◆ RAW DATA ◆

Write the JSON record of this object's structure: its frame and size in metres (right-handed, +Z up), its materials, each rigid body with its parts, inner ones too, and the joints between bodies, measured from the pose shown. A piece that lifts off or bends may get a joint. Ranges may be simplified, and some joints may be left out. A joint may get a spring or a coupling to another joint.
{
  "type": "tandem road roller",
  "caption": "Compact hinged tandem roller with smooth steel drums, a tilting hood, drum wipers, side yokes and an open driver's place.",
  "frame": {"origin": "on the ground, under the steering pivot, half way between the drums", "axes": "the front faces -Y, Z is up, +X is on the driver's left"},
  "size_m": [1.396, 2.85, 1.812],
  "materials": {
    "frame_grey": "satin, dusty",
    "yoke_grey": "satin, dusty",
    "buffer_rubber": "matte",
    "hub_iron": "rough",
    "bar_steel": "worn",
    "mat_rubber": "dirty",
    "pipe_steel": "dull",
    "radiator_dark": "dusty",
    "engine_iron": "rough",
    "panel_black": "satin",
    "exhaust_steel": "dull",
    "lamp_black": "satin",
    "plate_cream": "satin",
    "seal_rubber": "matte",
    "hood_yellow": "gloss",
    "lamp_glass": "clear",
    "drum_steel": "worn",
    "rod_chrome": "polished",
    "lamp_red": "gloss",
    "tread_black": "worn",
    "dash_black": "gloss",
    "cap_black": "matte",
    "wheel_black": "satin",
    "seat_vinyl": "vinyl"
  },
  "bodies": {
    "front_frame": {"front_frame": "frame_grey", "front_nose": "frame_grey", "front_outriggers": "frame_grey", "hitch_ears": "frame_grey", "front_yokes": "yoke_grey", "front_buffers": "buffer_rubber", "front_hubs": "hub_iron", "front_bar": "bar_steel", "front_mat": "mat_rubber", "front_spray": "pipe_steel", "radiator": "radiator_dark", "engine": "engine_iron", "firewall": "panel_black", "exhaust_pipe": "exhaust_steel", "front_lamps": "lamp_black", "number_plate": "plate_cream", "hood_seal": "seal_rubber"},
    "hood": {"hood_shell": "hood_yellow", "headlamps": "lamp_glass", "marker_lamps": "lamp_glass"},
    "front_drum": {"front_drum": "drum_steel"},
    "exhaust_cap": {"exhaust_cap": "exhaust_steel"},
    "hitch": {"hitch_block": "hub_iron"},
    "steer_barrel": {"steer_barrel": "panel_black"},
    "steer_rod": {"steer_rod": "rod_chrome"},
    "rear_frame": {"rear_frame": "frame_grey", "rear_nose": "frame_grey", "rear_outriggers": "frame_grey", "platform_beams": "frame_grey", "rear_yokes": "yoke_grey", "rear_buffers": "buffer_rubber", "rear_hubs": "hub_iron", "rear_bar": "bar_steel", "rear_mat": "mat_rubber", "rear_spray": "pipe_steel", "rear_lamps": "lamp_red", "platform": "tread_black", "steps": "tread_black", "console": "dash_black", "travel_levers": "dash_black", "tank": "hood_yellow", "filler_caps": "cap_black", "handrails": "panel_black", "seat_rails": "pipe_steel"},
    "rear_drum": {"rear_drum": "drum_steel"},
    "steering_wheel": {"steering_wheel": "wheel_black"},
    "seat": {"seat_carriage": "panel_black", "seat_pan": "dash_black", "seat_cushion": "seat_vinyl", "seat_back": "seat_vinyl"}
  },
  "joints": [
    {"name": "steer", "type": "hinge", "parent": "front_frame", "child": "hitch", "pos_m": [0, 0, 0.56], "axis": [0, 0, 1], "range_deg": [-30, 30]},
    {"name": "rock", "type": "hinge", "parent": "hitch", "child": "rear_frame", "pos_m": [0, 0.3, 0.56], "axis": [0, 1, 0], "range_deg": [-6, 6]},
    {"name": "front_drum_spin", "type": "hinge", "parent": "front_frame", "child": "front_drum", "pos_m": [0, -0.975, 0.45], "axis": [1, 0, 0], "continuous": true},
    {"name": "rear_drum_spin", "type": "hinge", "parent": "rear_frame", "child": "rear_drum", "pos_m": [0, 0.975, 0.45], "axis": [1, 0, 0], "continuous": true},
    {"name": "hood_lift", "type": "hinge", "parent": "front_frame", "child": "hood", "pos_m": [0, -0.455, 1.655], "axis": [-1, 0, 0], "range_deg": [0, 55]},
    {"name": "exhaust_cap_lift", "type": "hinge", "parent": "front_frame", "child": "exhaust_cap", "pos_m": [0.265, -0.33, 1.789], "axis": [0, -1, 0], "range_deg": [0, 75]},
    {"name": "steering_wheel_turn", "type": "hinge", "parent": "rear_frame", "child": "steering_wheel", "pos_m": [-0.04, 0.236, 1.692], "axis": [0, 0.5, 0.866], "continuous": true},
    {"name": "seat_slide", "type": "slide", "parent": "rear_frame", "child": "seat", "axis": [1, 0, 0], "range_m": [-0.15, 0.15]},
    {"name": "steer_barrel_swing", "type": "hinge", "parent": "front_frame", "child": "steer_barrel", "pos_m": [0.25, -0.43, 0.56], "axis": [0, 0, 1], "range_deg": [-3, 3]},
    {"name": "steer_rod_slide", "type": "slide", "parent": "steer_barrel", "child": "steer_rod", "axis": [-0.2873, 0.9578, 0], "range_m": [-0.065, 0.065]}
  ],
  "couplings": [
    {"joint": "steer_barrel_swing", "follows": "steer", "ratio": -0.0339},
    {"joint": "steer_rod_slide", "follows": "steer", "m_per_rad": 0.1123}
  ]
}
==
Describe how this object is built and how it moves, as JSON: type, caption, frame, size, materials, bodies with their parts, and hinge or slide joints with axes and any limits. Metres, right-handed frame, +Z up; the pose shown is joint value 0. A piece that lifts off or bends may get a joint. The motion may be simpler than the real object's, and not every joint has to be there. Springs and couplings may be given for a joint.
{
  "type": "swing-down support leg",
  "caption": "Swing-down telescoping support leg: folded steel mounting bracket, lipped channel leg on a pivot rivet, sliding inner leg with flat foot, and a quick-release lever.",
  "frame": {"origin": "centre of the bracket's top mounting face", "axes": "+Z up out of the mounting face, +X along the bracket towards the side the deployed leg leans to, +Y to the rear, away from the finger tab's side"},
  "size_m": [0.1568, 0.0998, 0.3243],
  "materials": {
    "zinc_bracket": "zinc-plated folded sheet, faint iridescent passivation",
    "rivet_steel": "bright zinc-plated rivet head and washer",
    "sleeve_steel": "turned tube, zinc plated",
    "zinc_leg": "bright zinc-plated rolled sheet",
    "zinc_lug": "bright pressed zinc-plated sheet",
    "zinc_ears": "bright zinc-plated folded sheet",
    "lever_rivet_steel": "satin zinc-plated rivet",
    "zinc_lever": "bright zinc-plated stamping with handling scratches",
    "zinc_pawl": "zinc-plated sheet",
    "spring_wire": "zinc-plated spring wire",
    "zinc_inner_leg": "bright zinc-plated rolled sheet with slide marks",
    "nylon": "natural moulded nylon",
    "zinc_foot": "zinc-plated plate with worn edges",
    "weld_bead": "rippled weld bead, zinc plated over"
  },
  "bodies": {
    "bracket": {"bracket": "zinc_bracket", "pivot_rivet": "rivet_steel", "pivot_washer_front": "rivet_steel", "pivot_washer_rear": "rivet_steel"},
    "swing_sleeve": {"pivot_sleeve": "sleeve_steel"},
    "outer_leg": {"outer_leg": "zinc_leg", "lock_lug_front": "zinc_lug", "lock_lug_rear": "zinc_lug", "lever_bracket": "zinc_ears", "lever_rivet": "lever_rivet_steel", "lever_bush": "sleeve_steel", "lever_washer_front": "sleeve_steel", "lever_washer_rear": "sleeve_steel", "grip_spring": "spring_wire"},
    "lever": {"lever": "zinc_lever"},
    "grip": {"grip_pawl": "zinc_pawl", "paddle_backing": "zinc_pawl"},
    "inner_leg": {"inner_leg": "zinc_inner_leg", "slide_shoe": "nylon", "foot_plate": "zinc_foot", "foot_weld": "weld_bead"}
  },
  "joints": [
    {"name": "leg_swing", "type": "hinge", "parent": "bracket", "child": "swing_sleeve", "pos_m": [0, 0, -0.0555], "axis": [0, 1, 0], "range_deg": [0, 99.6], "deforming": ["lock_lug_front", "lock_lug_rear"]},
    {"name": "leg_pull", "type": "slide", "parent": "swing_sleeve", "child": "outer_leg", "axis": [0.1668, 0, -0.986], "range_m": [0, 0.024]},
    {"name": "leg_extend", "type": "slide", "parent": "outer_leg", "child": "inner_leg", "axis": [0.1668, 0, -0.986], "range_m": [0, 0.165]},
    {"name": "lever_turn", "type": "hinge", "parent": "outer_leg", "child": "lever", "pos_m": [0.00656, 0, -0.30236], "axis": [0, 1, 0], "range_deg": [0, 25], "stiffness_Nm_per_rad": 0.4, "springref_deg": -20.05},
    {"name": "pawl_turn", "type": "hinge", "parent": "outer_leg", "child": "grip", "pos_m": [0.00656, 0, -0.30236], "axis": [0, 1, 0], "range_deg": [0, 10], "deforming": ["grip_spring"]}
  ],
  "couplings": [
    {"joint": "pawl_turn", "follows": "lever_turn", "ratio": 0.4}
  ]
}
---
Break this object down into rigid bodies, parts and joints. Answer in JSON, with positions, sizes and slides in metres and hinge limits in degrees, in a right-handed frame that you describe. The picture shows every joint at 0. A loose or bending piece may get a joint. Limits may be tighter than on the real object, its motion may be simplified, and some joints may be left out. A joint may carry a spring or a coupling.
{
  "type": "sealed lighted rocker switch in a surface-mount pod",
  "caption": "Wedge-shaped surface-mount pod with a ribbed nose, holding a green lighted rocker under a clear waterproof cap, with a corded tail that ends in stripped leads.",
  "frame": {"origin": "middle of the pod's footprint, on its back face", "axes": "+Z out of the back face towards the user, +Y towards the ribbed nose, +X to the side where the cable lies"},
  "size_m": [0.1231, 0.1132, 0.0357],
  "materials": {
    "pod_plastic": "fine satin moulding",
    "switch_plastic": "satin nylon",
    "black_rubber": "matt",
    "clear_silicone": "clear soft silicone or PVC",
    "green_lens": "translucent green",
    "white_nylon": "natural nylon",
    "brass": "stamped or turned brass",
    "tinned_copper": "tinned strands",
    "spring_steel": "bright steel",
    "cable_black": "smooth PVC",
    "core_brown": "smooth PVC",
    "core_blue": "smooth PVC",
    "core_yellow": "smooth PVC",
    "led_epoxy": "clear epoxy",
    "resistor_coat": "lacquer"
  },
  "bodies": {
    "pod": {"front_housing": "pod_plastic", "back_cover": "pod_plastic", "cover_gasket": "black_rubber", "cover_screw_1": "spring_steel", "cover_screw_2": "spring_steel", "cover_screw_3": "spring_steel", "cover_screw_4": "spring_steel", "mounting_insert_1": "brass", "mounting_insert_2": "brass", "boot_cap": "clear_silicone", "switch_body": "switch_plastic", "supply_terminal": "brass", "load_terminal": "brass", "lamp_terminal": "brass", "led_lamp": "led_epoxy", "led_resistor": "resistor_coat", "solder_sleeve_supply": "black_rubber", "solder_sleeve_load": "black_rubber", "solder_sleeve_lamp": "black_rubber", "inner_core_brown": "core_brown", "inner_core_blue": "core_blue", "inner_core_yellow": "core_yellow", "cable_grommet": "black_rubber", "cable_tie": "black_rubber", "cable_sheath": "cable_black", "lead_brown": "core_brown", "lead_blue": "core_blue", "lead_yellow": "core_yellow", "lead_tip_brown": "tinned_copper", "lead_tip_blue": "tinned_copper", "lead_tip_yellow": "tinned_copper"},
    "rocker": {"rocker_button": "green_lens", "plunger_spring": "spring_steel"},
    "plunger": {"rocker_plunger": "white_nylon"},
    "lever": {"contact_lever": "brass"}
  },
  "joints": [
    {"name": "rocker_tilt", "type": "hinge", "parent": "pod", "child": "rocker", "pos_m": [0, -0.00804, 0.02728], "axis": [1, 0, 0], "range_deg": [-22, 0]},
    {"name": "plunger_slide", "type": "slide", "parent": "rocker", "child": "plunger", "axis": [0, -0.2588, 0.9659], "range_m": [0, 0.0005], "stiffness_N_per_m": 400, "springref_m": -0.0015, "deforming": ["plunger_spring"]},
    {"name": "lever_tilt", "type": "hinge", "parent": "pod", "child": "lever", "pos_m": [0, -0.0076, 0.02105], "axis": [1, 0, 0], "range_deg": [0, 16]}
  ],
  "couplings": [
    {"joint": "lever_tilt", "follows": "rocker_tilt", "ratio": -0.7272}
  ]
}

◆ EXERCISE REQUIREMENTS ◆
From the material above, count the lines that include "caption" and give only the total.

◆ THE RESULT ◆
4